* **Problem statement**
Copy out all lines where "model" appears.

* **Data lines**
================================
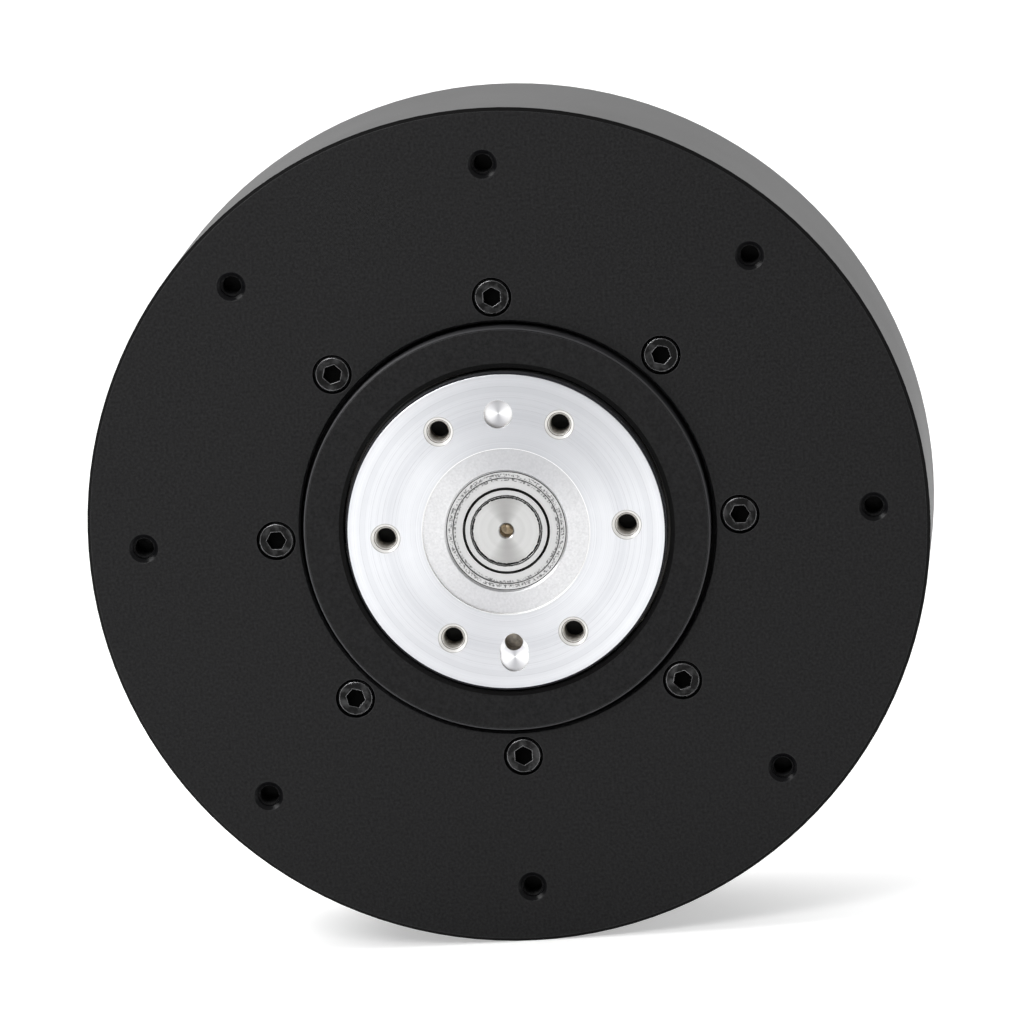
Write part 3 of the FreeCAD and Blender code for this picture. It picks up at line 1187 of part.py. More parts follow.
================================
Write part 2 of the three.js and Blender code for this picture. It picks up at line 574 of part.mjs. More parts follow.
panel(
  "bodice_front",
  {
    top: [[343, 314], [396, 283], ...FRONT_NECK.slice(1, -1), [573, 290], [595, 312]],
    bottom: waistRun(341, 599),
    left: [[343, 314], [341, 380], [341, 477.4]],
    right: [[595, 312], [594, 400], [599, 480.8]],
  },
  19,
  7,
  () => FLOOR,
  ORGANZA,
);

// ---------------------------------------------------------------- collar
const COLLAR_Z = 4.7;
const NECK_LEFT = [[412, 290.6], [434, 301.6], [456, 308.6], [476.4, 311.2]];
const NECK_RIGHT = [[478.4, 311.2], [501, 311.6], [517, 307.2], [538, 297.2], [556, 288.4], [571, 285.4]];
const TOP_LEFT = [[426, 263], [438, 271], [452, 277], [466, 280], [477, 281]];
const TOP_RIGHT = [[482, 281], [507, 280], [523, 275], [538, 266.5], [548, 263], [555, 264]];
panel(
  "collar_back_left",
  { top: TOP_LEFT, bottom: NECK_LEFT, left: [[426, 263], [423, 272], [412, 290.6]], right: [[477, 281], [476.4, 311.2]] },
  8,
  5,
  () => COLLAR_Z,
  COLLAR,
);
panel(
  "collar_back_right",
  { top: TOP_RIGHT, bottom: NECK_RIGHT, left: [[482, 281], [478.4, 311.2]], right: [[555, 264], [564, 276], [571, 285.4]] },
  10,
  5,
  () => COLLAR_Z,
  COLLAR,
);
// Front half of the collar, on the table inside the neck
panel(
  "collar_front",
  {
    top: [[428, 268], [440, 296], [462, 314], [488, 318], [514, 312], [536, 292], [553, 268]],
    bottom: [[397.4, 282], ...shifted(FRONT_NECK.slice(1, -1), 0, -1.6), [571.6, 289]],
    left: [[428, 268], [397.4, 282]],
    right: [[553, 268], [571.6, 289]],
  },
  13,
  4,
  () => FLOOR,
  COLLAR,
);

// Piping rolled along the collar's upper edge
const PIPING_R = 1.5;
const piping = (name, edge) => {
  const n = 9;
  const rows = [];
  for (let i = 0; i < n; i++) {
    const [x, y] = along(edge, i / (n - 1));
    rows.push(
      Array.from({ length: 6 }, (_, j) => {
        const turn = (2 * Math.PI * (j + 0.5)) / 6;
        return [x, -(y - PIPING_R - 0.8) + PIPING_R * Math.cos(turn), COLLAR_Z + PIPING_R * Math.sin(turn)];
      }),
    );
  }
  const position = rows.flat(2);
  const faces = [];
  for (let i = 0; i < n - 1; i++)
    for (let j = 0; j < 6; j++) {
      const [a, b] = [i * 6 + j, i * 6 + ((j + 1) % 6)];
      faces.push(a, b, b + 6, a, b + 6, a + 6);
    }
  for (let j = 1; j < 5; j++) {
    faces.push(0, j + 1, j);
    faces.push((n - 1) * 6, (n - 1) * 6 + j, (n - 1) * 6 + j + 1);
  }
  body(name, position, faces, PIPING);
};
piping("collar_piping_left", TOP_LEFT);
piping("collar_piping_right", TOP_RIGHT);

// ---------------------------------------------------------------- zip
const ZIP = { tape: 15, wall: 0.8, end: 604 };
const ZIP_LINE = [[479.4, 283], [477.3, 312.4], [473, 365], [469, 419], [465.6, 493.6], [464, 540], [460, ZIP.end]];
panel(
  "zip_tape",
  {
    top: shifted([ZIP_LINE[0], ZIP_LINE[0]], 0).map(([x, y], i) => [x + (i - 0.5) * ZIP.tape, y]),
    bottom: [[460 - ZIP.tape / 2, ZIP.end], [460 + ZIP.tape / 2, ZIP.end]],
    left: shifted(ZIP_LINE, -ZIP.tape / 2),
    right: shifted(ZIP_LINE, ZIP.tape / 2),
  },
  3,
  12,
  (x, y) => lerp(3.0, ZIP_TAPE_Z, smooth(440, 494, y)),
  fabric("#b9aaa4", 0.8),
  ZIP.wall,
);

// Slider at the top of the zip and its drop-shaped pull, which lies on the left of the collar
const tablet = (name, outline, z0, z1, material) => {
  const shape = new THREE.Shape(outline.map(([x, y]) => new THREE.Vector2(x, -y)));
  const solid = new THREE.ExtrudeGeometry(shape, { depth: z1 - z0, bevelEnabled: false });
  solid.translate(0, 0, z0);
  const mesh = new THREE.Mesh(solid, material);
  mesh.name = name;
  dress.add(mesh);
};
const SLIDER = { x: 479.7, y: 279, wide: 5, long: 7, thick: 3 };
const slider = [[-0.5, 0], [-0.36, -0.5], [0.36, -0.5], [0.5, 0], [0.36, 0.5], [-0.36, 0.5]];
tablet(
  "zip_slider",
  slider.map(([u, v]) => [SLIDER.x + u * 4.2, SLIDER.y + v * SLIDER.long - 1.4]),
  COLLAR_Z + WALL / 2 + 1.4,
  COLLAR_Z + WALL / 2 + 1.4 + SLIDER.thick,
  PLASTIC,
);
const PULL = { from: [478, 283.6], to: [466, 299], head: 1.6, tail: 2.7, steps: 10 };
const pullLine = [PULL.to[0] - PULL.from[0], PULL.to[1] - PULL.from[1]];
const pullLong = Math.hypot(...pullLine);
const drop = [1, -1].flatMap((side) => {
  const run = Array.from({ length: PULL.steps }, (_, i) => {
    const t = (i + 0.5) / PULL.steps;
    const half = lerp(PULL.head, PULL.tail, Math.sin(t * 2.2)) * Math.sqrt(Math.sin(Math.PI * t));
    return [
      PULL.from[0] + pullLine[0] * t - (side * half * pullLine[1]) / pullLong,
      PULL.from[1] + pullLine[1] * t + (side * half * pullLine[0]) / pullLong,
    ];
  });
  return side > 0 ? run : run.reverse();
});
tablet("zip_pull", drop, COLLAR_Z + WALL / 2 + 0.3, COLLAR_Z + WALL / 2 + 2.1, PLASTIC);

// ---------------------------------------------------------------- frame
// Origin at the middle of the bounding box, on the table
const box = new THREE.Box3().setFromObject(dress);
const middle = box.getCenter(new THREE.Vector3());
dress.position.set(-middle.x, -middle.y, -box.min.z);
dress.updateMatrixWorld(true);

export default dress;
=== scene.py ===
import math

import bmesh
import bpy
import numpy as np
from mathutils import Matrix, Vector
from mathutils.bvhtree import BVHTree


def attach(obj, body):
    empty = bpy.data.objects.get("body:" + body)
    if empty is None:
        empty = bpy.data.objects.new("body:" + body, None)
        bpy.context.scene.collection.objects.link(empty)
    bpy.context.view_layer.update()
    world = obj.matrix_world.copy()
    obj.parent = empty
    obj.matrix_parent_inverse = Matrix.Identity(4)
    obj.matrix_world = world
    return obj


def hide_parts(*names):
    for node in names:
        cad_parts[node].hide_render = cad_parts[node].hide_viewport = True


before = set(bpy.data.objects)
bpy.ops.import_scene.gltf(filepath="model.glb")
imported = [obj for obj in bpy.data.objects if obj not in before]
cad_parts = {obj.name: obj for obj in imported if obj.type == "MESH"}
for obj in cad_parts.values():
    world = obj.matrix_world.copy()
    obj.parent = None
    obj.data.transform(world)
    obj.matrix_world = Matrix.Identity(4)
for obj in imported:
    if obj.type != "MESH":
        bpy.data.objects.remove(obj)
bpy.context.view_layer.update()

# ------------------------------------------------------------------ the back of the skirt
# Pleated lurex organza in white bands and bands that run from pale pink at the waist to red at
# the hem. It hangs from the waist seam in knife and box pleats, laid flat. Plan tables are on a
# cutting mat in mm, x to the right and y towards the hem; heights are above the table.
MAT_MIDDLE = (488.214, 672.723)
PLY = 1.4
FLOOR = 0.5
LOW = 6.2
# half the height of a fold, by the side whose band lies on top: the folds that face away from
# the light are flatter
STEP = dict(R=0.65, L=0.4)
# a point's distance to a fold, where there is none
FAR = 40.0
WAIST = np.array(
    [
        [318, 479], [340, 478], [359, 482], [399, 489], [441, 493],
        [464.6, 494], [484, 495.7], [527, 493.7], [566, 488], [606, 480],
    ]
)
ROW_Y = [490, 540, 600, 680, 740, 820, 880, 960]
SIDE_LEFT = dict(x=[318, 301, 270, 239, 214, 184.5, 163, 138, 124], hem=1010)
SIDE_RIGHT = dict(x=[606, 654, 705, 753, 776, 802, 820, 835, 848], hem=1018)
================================
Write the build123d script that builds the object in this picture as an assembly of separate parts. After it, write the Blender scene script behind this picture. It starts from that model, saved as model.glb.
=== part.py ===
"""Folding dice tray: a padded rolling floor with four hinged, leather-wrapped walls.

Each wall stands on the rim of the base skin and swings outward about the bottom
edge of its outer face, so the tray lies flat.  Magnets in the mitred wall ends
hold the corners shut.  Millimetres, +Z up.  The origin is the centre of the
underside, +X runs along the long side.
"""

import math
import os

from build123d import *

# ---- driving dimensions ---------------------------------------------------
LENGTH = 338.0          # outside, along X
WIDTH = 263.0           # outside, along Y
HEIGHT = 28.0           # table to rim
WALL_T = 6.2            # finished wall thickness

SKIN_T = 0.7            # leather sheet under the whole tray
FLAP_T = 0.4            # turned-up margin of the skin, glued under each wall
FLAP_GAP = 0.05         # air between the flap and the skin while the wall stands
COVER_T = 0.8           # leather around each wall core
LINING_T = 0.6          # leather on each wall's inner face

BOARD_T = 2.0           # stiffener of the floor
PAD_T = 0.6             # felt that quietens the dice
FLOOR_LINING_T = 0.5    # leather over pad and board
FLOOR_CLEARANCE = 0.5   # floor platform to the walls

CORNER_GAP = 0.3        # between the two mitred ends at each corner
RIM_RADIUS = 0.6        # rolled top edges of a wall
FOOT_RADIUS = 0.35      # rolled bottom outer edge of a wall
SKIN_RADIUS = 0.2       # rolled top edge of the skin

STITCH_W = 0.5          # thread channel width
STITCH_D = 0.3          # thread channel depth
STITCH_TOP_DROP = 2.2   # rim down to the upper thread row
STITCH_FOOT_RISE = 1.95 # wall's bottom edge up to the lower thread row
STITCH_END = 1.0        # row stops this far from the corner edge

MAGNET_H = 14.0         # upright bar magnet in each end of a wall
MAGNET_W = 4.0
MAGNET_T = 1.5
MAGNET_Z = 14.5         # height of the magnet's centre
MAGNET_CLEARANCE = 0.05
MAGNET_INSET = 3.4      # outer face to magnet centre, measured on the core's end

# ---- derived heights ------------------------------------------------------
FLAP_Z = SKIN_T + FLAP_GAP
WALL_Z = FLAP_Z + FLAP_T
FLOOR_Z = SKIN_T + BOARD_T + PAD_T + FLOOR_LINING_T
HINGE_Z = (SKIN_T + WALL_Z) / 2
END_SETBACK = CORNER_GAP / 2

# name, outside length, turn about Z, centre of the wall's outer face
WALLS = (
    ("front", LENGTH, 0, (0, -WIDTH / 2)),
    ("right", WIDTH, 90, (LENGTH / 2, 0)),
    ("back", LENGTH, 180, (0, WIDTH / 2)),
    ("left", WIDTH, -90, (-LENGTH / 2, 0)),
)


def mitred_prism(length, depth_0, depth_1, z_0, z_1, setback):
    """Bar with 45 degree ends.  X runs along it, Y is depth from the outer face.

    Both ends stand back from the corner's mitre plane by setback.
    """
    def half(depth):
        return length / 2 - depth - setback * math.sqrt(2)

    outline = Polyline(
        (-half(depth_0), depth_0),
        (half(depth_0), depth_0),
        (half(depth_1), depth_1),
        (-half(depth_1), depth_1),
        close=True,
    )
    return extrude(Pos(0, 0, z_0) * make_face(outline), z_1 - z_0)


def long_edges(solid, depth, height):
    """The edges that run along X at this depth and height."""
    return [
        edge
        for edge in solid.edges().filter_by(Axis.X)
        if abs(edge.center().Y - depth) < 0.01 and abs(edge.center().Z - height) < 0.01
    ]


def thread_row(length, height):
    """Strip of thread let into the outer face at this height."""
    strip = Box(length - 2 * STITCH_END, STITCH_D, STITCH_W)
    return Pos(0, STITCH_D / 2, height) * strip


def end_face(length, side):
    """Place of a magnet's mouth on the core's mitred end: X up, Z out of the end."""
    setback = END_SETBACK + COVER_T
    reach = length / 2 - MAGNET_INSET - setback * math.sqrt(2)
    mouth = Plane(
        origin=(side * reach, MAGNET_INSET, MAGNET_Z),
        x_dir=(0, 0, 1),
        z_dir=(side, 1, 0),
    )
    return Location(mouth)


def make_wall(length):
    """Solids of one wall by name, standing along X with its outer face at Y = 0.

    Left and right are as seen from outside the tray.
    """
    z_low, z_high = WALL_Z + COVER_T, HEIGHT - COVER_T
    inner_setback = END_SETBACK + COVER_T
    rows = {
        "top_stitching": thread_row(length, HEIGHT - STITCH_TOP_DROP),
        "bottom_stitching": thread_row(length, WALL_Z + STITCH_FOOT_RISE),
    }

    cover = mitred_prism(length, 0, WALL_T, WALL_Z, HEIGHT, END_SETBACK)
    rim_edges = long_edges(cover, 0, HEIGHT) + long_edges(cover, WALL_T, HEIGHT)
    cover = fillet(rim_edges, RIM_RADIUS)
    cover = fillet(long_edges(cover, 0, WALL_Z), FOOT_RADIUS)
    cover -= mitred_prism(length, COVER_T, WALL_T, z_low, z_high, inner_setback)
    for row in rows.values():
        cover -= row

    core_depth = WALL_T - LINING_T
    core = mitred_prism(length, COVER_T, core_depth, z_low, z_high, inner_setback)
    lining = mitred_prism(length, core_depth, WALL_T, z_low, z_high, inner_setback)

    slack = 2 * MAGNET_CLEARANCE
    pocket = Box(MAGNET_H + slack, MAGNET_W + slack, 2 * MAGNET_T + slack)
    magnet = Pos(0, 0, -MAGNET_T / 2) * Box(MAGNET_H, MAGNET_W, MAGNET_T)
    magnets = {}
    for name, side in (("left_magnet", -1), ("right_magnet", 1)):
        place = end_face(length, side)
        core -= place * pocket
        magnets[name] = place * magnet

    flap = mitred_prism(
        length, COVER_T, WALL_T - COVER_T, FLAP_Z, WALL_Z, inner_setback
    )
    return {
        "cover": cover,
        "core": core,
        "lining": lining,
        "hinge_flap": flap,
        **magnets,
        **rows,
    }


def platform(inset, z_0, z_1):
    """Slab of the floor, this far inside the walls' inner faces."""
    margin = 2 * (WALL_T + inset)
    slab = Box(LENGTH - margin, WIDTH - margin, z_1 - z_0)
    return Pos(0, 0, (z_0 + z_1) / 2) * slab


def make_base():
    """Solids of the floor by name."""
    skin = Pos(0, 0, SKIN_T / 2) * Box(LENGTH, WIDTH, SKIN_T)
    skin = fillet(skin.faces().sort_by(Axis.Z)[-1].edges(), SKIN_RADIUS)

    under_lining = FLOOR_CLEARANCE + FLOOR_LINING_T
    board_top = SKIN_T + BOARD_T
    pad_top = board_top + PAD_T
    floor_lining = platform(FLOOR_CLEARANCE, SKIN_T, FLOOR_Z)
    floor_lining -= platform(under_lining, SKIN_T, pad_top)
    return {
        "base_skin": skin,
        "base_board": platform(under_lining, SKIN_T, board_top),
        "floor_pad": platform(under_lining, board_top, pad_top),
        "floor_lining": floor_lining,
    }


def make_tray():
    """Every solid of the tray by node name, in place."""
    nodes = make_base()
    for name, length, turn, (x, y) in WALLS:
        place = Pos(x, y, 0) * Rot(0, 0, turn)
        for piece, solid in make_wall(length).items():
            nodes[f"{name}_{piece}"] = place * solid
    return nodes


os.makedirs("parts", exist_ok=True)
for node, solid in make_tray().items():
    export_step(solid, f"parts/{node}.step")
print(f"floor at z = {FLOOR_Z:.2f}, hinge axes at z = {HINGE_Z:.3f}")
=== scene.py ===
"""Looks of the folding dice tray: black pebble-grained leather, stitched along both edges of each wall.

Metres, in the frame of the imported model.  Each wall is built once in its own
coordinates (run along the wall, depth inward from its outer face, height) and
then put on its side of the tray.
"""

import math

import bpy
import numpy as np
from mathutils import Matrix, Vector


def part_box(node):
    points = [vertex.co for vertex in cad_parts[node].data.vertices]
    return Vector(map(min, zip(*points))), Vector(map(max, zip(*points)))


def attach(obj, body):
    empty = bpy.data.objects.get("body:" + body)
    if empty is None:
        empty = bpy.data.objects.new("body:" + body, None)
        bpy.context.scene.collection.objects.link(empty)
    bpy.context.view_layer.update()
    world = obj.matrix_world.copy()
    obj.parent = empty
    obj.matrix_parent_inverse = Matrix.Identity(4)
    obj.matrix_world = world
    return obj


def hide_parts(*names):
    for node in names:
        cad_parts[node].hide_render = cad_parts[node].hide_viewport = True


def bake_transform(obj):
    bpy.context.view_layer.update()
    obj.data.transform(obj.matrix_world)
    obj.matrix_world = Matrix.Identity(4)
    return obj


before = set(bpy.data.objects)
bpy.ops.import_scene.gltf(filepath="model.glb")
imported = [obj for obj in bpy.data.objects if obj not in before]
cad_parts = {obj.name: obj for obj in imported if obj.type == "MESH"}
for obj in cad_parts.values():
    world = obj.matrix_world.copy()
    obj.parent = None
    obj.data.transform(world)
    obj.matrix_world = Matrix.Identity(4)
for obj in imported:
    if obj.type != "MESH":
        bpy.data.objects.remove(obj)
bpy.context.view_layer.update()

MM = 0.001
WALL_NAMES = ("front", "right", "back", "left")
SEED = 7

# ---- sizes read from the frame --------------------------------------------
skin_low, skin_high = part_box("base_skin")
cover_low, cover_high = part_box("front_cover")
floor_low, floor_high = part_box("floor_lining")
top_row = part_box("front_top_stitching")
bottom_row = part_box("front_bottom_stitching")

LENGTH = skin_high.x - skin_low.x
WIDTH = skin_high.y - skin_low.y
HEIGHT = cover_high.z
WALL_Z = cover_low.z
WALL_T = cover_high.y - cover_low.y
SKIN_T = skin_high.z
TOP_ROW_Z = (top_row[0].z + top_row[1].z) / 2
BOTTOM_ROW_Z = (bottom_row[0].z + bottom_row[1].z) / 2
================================
* **Task output**
bpy.ops.import_scene.gltf(filepath="model.glb")
Write the build123d script that builds the object in this picture as an assembly of separate parts. After it, write the Blender scene script behind this picture. It starts from that model, saved as model.glb.
Metres, in the frame of the imported model.  Each wall is built once in its own
bpy.ops.import_scene.gltf(filepath="model.glb")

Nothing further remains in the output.